Но от этого кризис не закончился, гимнастика продолжала раздражать. Дошло до того, что я пряталась в матах на верхнем этаже спортшколы, лишь бы не попадаться на глаза тренеру. Представьте картину: тренер ищет меня, а я затаилась среди матов, дрожу, лишь бы меня не нашли. Это продолжалось, пока судьба не вмешалась снова: меня отправили в Москву в училище олимпийского резерва. Насильно. Из моего уютного дома в этот жуткий огромный город, куда я мечтала НИКОГДА не переезжать.
Я впервые увидела Москву, мне было десять. Я тогда подумала: «Господи, какой ужасный город. Не дай бог мне тут жить». В четырнадцать меня туда и отправили.
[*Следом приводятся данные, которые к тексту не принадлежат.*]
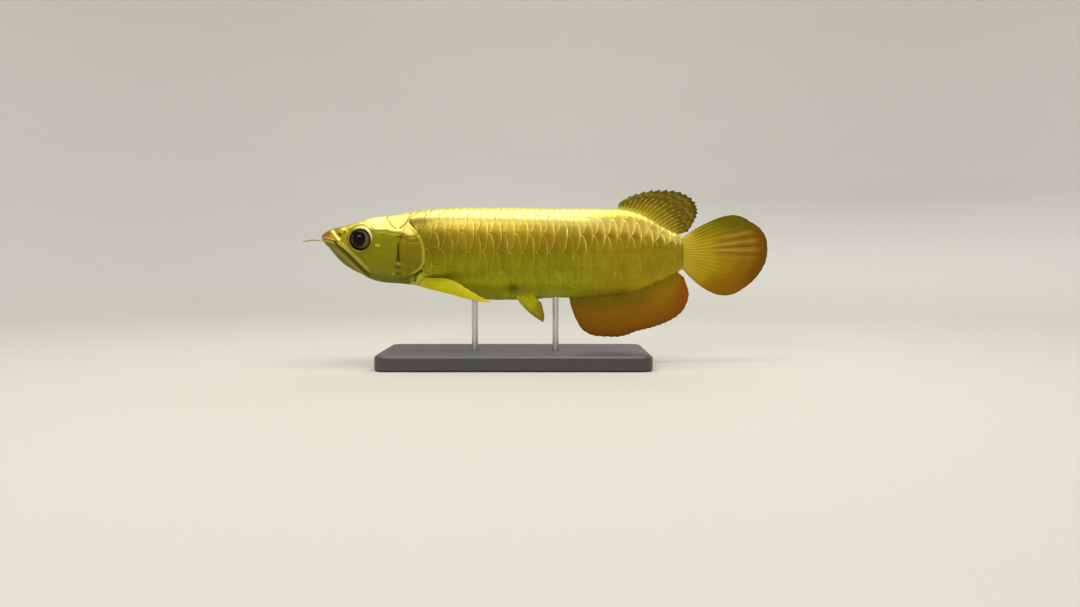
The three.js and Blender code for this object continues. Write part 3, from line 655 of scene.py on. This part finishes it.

О, как я страдала! Адаптация в училище олимпийского резерва была нелегкая, я рыдала, звонила родителям с почты за баснословные деньги и умоляла забрать меня обратно. Но они стойко держали оборону, что, наверное, правильно.
Год я мучилась, потом привыкла.
В интернате была жесткая дисциплина, подъем по звонку, тренировки, отбой.
После отбоя даже в туалет нельзя было выходить. (Серьезно, кто это придумал?)
Шаг вправо, шаг влево карались попаданием в «черную книжечку», и если ты, попав в нее, еще и вдруг переставал давать спортивный результат, тебя просто отчисляли. Впрочем, если вел себя примерно, но результат не давал, тоже отчисляли без разговоров.
Постепенно я привыкла. Вошла в сборную России, переехала на базу в Новогорск – это был гимнастический рай: лес, свежий воздух, отличные бытовые условия, тренировки с утра до ночи. (Зал был открыт круглые сутки – приходи когда хочешь да тренируйся. В Лондоне, например, мы не имеем права задержаться в арендованном для тренировок помещении ни на минуту – порядок есть порядок.)
Поступила в Университет физкультуры и спорта.
Училась я в университете без поблажек: экзамены, зачеты, все как у всех.
Так что в итоге гимнастика меня победила. Как ни отбивалась, а все равно оказалась в мире купальников, лент и бесконечных тренировок.
И если вам кажется, что спорт это красиво, грациозно и легко, попробуйте спрятаться в матах, поплакать в трубку за 100 рублей в минуту, поспать пять часов и поесть в столовой, где повар готовит так, будто у него личная вражда со спортсменами.
Но зато я стала чемпионкой мира. Так что все было не зря.